>> START DATA RECORDS

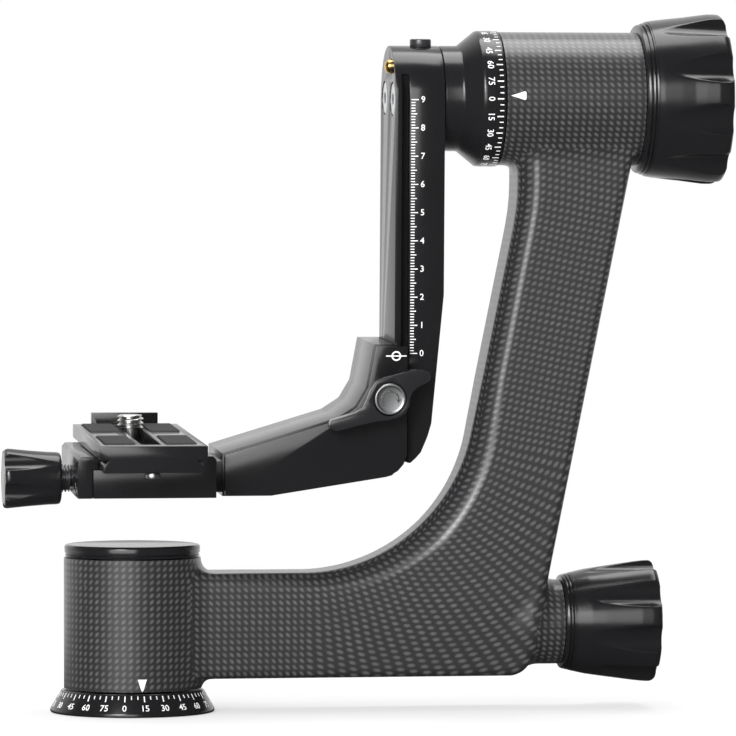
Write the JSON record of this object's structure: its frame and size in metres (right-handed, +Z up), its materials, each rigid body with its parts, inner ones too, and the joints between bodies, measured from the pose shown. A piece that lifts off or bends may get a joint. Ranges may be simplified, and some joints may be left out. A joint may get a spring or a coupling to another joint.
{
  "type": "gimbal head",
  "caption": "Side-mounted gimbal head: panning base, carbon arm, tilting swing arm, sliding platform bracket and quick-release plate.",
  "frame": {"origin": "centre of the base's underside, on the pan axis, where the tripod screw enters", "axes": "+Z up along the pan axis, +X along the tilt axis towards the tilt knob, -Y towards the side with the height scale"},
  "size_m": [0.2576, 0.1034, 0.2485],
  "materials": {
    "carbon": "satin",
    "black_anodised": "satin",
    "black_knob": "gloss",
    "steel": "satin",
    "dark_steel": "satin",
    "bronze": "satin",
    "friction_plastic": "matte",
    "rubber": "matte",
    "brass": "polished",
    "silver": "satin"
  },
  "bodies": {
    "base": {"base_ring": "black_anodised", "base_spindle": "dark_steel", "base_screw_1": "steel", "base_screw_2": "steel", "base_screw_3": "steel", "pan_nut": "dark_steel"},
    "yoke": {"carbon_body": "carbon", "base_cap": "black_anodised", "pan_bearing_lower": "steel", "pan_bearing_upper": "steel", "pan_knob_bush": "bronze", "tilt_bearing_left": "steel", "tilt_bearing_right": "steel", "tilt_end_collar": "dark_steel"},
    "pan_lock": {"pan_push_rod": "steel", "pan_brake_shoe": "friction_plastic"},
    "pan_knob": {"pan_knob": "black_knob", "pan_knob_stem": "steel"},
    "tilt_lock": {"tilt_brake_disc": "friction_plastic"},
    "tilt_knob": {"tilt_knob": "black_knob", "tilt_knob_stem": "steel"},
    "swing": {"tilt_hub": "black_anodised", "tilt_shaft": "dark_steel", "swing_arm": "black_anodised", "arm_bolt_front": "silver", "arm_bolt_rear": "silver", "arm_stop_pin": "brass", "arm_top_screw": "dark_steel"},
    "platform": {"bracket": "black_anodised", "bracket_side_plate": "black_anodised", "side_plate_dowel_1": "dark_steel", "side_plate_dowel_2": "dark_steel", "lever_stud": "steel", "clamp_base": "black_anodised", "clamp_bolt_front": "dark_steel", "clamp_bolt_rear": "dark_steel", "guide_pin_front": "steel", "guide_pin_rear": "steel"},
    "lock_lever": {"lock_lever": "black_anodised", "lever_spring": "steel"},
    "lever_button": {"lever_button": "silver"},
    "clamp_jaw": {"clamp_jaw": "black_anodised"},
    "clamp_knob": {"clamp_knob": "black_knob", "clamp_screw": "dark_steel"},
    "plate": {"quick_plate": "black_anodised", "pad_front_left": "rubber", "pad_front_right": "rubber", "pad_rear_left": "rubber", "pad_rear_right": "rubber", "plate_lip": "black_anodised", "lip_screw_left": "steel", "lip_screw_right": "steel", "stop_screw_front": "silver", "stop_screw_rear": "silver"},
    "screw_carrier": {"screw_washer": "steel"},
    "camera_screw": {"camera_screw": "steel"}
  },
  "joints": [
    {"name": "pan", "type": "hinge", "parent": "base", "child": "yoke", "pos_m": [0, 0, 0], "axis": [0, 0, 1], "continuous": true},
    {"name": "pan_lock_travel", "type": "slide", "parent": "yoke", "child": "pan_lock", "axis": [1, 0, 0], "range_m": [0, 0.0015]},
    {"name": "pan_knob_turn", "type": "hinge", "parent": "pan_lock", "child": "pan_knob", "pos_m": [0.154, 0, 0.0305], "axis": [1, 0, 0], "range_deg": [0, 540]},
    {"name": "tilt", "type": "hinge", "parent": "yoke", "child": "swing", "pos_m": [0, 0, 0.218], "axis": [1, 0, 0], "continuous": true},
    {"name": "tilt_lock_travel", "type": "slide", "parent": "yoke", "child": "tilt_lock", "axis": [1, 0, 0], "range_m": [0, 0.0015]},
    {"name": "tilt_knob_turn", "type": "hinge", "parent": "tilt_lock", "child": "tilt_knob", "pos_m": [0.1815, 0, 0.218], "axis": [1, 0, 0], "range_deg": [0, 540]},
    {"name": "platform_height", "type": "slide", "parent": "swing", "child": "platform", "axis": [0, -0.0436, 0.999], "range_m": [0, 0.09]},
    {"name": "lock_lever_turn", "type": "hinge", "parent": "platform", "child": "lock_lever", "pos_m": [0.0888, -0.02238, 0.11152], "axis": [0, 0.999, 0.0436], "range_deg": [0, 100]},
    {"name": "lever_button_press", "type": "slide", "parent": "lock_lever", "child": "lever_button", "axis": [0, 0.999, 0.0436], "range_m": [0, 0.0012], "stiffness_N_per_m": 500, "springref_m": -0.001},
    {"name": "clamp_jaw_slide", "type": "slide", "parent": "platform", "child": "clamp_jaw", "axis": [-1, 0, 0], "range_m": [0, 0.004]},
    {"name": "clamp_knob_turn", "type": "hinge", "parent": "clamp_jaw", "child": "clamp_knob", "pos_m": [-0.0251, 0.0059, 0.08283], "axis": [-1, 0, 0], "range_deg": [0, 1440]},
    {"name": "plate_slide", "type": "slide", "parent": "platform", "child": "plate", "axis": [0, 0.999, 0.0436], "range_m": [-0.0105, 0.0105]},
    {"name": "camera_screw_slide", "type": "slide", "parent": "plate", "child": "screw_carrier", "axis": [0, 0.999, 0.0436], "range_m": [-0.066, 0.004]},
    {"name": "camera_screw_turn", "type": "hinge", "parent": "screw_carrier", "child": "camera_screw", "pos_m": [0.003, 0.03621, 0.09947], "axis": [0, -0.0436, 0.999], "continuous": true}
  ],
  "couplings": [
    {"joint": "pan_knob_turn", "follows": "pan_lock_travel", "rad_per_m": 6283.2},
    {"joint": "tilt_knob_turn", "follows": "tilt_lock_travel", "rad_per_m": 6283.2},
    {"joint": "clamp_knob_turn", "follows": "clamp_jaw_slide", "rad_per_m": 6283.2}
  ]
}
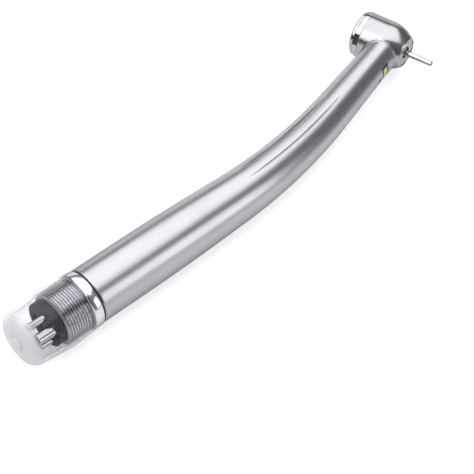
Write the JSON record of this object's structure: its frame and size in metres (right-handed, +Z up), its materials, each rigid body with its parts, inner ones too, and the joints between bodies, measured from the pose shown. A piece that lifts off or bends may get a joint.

>> END DATA RECORDS

## WORK TO COMPLETE
What is needed here is an exact reproduction of all the entries.

## RESULT BELOW
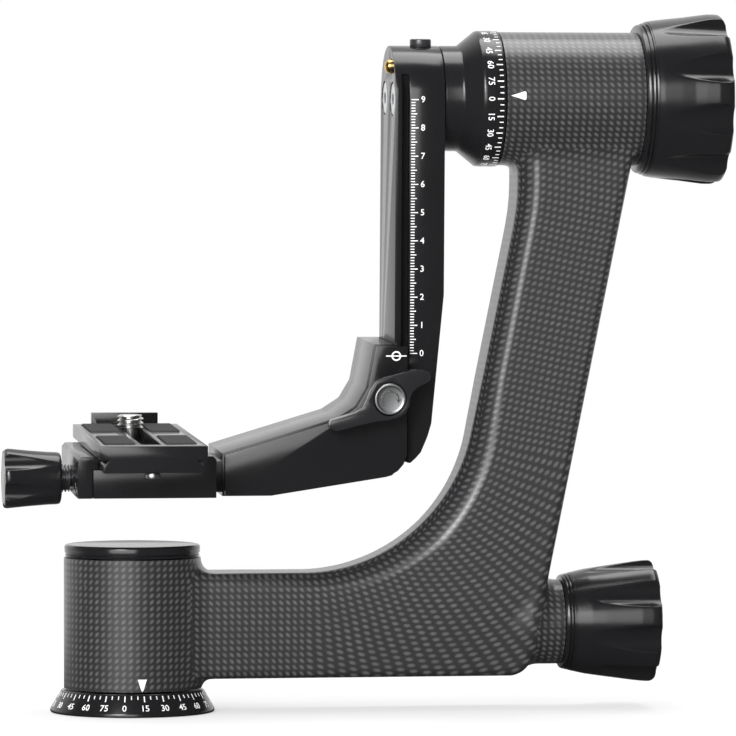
Write the JSON record of this object's structure: its frame and size in metres (right-handed, +Z up), its materials, each rigid body with its parts, inner ones too, and the joints between bodies, measured from the pose shown. A piece that lifts off or bends may get a joint. Ranges may be simplified, and some joints may be left out. A joint may get a spring or a coupling to another joint.
{
  "type": "gimbal head",
  "caption": "Side-mounted gimbal head: panning base, carbon arm, tilting swing arm, sliding platform bracket and quick-release plate.",
  "frame": {"origin": "centre of the base's underside, on the pan axis, where the tripod screw enters", "axes": "+Z up along the pan axis, +X along the tilt axis towards the tilt knob, -Y towards the side with the height scale"},
  "size_m": [0.2576, 0.1034, 0.2485],
  "materials": {
    "carbon": "satin",
    "black_anodised": "satin",
    "black_knob": "gloss",
    "steel": "satin",
    "dark_steel": "satin",
    "bronze": "satin",
    "friction_plastic": "matte",
    "rubber": "matte",
    "brass": "polished",
    "silver": "satin"
  },
  "bodies": {
    "base": {"base_ring": "black_anodised", "base_spindle": "dark_steel", "base_screw_1": "steel", "base_screw_2": "steel", "base_screw_3": "steel", "pan_nut": "dark_steel"},
    "yoke": {"carbon_body": "carbon", "base_cap": "black_anodised", "pan_bearing_lower": "steel", "pan_bearing_upper": "steel", "pan_knob_bush": "bronze", "tilt_bearing_left": "steel", "tilt_bearing_right": "steel", "tilt_end_collar": "dark_steel"},
    "pan_lock": {"pan_push_rod": "steel", "pan_brake_shoe": "friction_plastic"},
    "pan_knob": {"pan_knob": "black_knob", "pan_knob_stem": "steel"},
    "tilt_lock": {"tilt_brake_disc": "friction_plastic"},
    "tilt_knob": {"tilt_knob": "black_knob", "tilt_knob_stem": "steel"},
    "swing": {"tilt_hub": "black_anodised", "tilt_shaft": "dark_steel", "swing_arm": "black_anodised", "arm_bolt_front": "silver", "arm_bolt_rear": "silver", "arm_stop_pin": "brass", "arm_top_screw": "dark_steel"},
    "platform": {"bracket": "black_anodised", "bracket_side_plate": "black_anodised", "side_plate_dowel_1": "dark_steel", "side_plate_dowel_2": "dark_steel", "lever_stud": "steel", "clamp_base": "black_anodised", "clamp_bolt_front": "dark_steel", "clamp_bolt_rear": "dark_steel", "guide_pin_front": "steel", "guide_pin_rear": "steel"},
    "lock_lever": {"lock_lever": "black_anodised", "lever_spring": "steel"},
    "lever_button": {"lever_button": "silver"},
    "clamp_jaw": {"clamp_jaw": "black_anodised"},
    "clamp_knob": {"clamp_knob": "black_knob", "clamp_screw": "dark_steel"},
    "plate": {"quick_plate": "black_anodised", "pad_front_left": "rubber", "pad_front_right": "rubber", "pad_rear_left": "rubber", "pad_rear_right": "rubber", "plate_lip": "black_anodised", "lip_screw_left": "steel", "lip_screw_right": "steel", "stop_screw_front": "silver", "stop_screw_rear": "silver"},
    "screw_carrier": {"screw_washer": "steel"},
    "camera_screw": {"camera_screw": "steel"}
  },
  "joints": [
    {"name": "pan", "type": "hinge", "parent": "base", "child": "yoke", "pos_m": [0, 0, 0], "axis": [0, 0, 1], "continuous": true},
    {"name": "pan_lock_travel", "type": "slide", "parent": "yoke", "child": "pan_lock", "axis": [1, 0, 0], "range_m": [0, 0.0015]},
    {"name": "pan_knob_turn", "type": "hinge", "parent": "pan_lock", "child": "pan_knob", "pos_m": [0.154, 0, 0.0305], "axis": [1, 0, 0], "range_deg": [0, 540]},
    {"name": "tilt", "type": "hinge", "parent": "yoke", "child": "swing", "pos_m": [0, 0, 0.218], "axis": [1, 0, 0], "continuous": true},
    {"name": "tilt_lock_travel", "type": "slide", "parent": "yoke", "child": "tilt_lock", "axis": [1, 0, 0], "range_m": [0, 0.0015]},
    {"name": "tilt_knob_turn", "type": "hinge", "parent": "tilt_lock", "child": "tilt_knob", "pos_m": [0.1815, 0, 0.218], "axis": [1, 0, 0], "range_deg": [0, 540]},
    {"name": "platform_height", "type": "slide", "parent": "swing", "child": "platform", "axis": [0, -0.0436, 0.999], "range_m": [0, 0.09]},
    {"name": "lock_lever_turn", "type": "hinge", "parent": "platform", "child": "lock_lever", "pos_m": [0.0888, -0.02238, 0.11152], "axis": [0, 0.999, 0.0436], "range_deg": [0, 100]},
    {"name": "lever_button_press", "type": "slide", "parent": "lock_lever", "child": "lever_button", "axis": [0, 0.999, 0.0436], "range_m": [0, 0.0012], "stiffness_N_per_m": 500, "springref_m": -0.001},
    {"name": "clamp_jaw_slide", "type": "slide", "parent": "platform", "child": "clamp_jaw", "axis": [-1, 0, 0], "range_m": [0, 0.004]},
    {"name": "clamp_knob_turn", "type": "hinge", "parent": "clamp_jaw", "child": "clamp_knob", "pos_m": [-0.0251, 0.0059, 0.08283], "axis": [-1, 0, 0], "range_deg": [0, 1440]},
    {"name": "plate_slide", "type": "slide", "parent": "platform", "child": "plate", "axis": [0, 0.999, 0.0436], "range_m": [-0.0105, 0.0105]},
    {"name": "camera_screw_slide", "type": "slide", "parent": "plate", "child": "screw_carrier", "axis": [0, 0.999, 0.0436], "range_m": [-0.066, 0.004]},
    {"name": "camera_screw_turn", "type": "hinge", "parent": "screw_carrier", "child": "camera_screw", "pos_m": [0.003, 0.03621, 0.09947], "axis": [0, -0.0436, 0.999], "continuous": true}
  ],
  "couplings": [
    {"joint": "pan_knob_turn", "follows": "pan_lock_travel", "rad_per_m": 6283.2},
    {"joint": "tilt_knob_turn", "follows": "tilt_lock_travel", "rad_per_m": 6283.2},
    {"joint": "clamp_knob_turn", "follows": "clamp_jaw_slide", "rad_per_m": 6283.2}
  ]
}
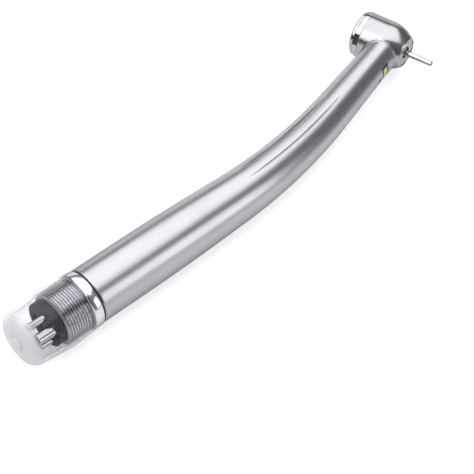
Write the JSON record of this object's structure: its frame and size in metres (right-handed, +Z up), its materials, each rigid body with its parts, inner ones too, and the joints between bodies, measured from the pose shown. A piece that lifts off or bends may get a joint.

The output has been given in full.